Delhi Palace’s buffet is omnivore friendly, but the best dishes are vegetarian. The most delightful offering on hand is their vegetable fritters. They’re deceptively powerful: At first, all I could focus on was the fritter’s crunchy, crumbling texture. The spicy of the fritter hit hard afterward. Much like Udupi’s Gobi Manchurian, it’s a hard item to consume in small doses.
The chicken curry was warm and sweet to taste, but extremely boney: Every other bite; I had to stop and fish a bone shard out of my mouth. The chicken tikka masala was rich and flavorful; like all good masalas, it was creamy and smooth as butter. The tandoori was unsatisfying: It tasted undercooked.
Delhi Palace’s secret weapon, though, is its naan bread. Fluffy and fragrant, it was perfect for sopping up curry. But it was so delicious that it could make a fine meal on its own. The servers would frequently swing by the table, offering to pile on more naan. Even when I ended up with a pile of naan that would tower over a flapjack stack, I didn’t hesitate to say “more, please” when they passed by with that piping hot basket.
Nandini Indian Cuisine
Masala and more at Nandini Indian Cuisine. Photo by Christopher Garcia.
A hop and a skip away from the light rail station, Nandini Indian Cuisine is another one of Tempe’s fine Indian food establishments. The inside of Nandini is soothing: The walls are sky blue, and the tablecloths have a light golden color to them. Eating at Nandini’s feels like you’re noshing in Heaven’s waiting room. I half-expected a cloud to float over my head as I downed my fourth cup of chai tea.
Nandini’s buffet, like Delhi Palace, is omnivore-friendly. The restaurant offers both vegetarian and Halal options. The Palak paneer had a subtle ginger flavor and tasted wonderful heaped on top of hot garlic naan; It was also one of the spicier dishes on offer at the Nandini buffet. There wasn’t much in the way of heat in most of the savory dishes: Even the spiced chicken tasted pretty mild compared to that paneer. But the chicken drumsticks and tikka masala onhand were fantastic — So tender I barely had to chew the meat before it fell to pieces in my mouth.
There was also a nice array of sauces at the buffet — Staples like tamarind and mint, as well as a pickle sauce. Much like everything pickle-related that isn’t an actual pickle (pickle smoothies, pickle ice cream, pickle soda), it was interesting more than it was enjoyable. The puckery tartness of the sauce would make a decent substitute for the food’s lack of spiciness, so all you gourmet masochists out there should fill a bowl with it the next time you pop by Nandini’s.
Aside from Udupi’s, Nandini’s is the only other restaurant I went back to try their dinner menu. If you enjoy lamb, Nandini’s Punjabi-influenced dinner menu will officially be your favorite. Their lamb kebabs are Last Meal On Death Row worthy: Sizzling cubes of marinated meat spiced to perfection.
Flavors of India
Masala and more at Nandini Indian Cuisine. Photo by Christopher Garcia.
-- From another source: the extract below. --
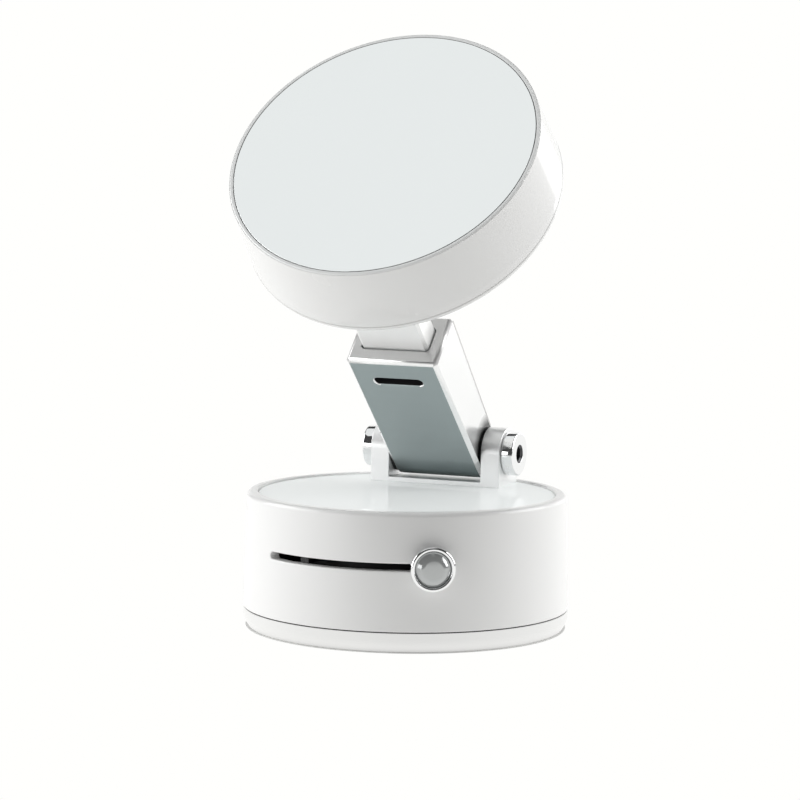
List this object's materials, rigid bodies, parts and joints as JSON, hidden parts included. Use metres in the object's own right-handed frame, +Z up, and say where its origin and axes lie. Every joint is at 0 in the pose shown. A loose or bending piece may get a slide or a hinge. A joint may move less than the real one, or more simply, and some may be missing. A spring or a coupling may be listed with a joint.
{
  "type": "folding vacuum-base mirror stand",
  "caption": "Small folding mirror stand: round tilting mirror head with a magnet ring, telescoping arm on a hinged yoke, and a white vacuum suction base with a sliding lock knob.",
  "frame": {"origin": "centre of the suction pad's underside, on the surface that it sits on", "axes": "+Z up, -Y towards the front that the mirror faces, X along the hinge axes"},
  "size_m": [0.066, 0.0693, 0.1194],
  "materials": {
    "white_gloss": "polished white ABS",
    "plate_gloss": "mirror-polished pale plate",
    "pad_gel": "soft translucent white elastomer",
    "white_metal": "gloss white over zinc alloy",
    "satin_aluminium": "satin anodised silver",
    "bar_metal": "satin white",
    "bezel_metal": "polished edge",
    "chrome": "polished",
    "steel": "bright zinc",
    "brass": "turned",
    "mirror": "silvered glass",
    "knob_lens": "clear lens over grey",
    "dark_plastic": "moulded",
    "grey_plastic": "moulded",
    "foam": "double-sided foam",
    "magnet_plating": "nickel plate"
  },
  "bodies": {
    "base": {"suction_pad": "pad_gel", "chassis_plate": "dark_plastic", "base_screws": "steel", "base_shell": "white_gloss", "top_plate": "plate_gloss", "cam_retainer": "dark_plastic", "retainer_screws": "steel", "guide_bush": "brass", "yoke": "white_metal", "yoke_screws": "steel", "pivot_bolt": "chrome", "pivot_nut": "chrome", "friction_washers": "steel"},
    "plunger": {"plunger_post": "steel", "cross_pin": "steel", "cam_rollers": "dark_plastic", "spring_seat": "steel", "return_spring": "steel"},
    "cam": {"cam_ring": "dark_plastic", "knob_stem": "steel", "stem_screw": "steel", "knob_ring": "chrome", "knob_cap": "knob_lens"},
    "arm": {"arm_sleeve": "satin_aluminium", "pivot_bushes": "dark_plastic", "friction_leaf": "steel"},
    "bar": {"inner_bar": "bar_metal", "bar_glides": "dark_plastic", "hinge_pin": "steel", "hinge_washers": "steel"},
    "head": {"hinge_lug": "bar_metal", "lug_screws": "steel", "back_cover": "white_gloss", "head_casing": "white_gloss", "bezel_ring": "bezel_metal", "mirror_glass": "mirror", "glass_pad": "foam", "magnet_carrier": "grey_plastic", "ring_magnets": "magnet_plating", "shunt_ring": "steel", "cover_screws": "steel"}
  },
  "joints": [
    {"name": "arm_hinge", "type": "hinge", "parent": "base", "child": "arm", "pos_m": [0, 0.01992, 0.03386], "axis": [1, 0, 0], "range_deg": [-37, 20]},
    {"name": "bar_slide", "type": "slide", "parent": "arm", "child": "bar", "axis": [0, -0.712, 0.7022], "range_m": [0, 0.012]},
    {"name": "head_hinge", "type": "hinge", "parent": "bar", "child": "head", "pos_m": [0, -0.01262, 0.06595], "axis": [-1, 0, 0], "range_deg": [-85, 87.5]},
    {"name": "knob_turn", "type": "hinge", "parent": "base", "child": "cam", "pos_m": [0, 0, 0.01685], "axis": [0, 0, 1], "range_deg": [-60.6, 0]},
    {"name": "plunger_lift", "type": "slide", "parent": "base", "child": "plunger", "axis": [0, 0, 1], "range_m": [0, 0.0029], "deforming": ["return_spring"]}
  ],
  "couplings": [
    {"joint": "knob_turn", "follows": "plunger_lift", "rad_per_m": -364.71}
  ]
}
The first time I ever set foot in Flavors of India, it was to meet up with a crush. That meeting turned into the worst date of my life. An hour and a half of grueling, tedious conversation. Desperate to salvage something good out of the experience, I focused on the food. I devoured my chicken korma slowly, purposefully, trying to savor every bit of flavor from its seasoned meat and cashews. I pretended I was chewing my way out of this dull encounter, tunneling my way out from under the Flavors of India floorboards, hopping into my car and peeling out with a mouthful of cashews while my date was none the wiser.
It’s a testament to the quality of Flavors of India’s food that it’s good enough to inspire those kinds of daydreams. Like the best food, it can be a life preserver to keep you afloat when you feel like sinking.
It would be a few years before I came back to FOI to try its buffet after that disastrous dinner date. I’d forgotten how odd it looks from the outside. It’s a long, nondescript brown building that looks like it could house a bowling alley or hobby shop. The inside is more colorful and eccentric — Bolts of fabric hang from the ceiling and wrap around poles.
The Flavors buffet is pretty cheap and has a generous array of dishes on hand. Curries, creamy chicken dishes, paneers, and lentils fill decorative serving trays. The butter chicken and the masalas hit the spot, as do the desserts on offer — rice pudding, mango pudding, and fried balls of dough. The dough balls are sweetened with sugar syrup — take one bite of them, and it’ll make every donut hole you’ve ever eaten taste like garbage by comparison.
Much like Nandini’s, Flavors goes relatively light on the spices. There’s enough heat on their dishes to give you a little water in your eyes, but none of the dishes I sampled there were hot enough to make me shout a safeword and beg for ice water. To be fair, though, your mileage may vary. I grew up in a household that was obsessed with Thai and North African food. My father was so accustomed to wolfing down spicy dishes without batting an eye that he would have eaten hot lava off a plate if it was on the menu.
While nothing on offer at Flavors hit the “last meal ever” highs of Udupi’s Gobi or Nandini’s kebobs, the food there was tasty and affordable. For anyone looking to dip their toes in the wide-ranging world of Indian cuisine, Flavors is a great starting point.